### Aim of the exercise
Repeat the material in full. Keep every line exactly as it is.

### Dataset excerpt

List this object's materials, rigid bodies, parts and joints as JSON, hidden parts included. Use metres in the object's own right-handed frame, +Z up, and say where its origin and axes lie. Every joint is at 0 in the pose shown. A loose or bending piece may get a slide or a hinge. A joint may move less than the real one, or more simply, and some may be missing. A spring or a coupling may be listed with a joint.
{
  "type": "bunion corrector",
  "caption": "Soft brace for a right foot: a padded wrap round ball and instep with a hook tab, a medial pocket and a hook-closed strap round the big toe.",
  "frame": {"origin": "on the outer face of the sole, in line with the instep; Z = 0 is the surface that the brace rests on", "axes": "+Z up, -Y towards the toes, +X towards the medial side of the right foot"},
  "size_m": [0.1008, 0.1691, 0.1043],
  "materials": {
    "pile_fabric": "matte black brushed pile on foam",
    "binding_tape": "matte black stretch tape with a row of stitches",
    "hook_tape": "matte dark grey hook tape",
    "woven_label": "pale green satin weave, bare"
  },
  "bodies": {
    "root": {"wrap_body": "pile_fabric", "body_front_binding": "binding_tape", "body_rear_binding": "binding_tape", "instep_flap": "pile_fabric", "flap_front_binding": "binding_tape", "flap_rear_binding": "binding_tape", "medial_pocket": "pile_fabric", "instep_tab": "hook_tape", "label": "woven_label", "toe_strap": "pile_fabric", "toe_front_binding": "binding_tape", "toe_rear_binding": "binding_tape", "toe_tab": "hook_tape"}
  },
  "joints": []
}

######

### Result for this task
List this object's materials, rigid bodies, parts and joints as JSON, hidden parts included. Use metres in the object's own right-handed frame, +Z up, and say where its origin and axes lie. Every joint is at 0 in the pose shown. A loose or bending piece may get a slide or a hinge. A joint may move less than the real one, or more simply, and some may be missing. A spring or a coupling may be listed with a joint.
{
  "type": "bunion corrector",
  "caption": "Soft brace for a right foot: a padded wrap round ball and instep with a hook tab, a medial pocket and a hook-closed strap round the big toe.",
  "frame": {"origin": "on the outer face of the sole, in line with the instep; Z = 0 is the surface that the brace rests on", "axes": "+Z up, -Y towards the toes, +X towards the medial side of the right foot"},
  "size_m": [0.1008, 0.1691, 0.1043],
  "materials": {
    "pile_fabric": "matte black brushed pile on foam",
    "binding_tape": "matte black stretch tape with a row of stitches",
    "hook_tape": "matte dark grey hook tape",
    "woven_label": "pale green satin weave, bare"
  },
  "bodies": {
    "root": {"wrap_body": "pile_fabric", "body_front_binding": "binding_tape", "body_rear_binding": "binding_tape", "instep_flap": "pile_fabric", "flap_front_binding": "binding_tape", "flap_rear_binding": "binding_tape", "medial_pocket": "pile_fabric", "instep_tab": "hook_tape", "label": "woven_label", "toe_strap": "pile_fabric", "toe_front_binding": "binding_tape", "toe_rear_binding": "binding_tape", "toe_tab": "hook_tape"}
  },
  "joints": []
}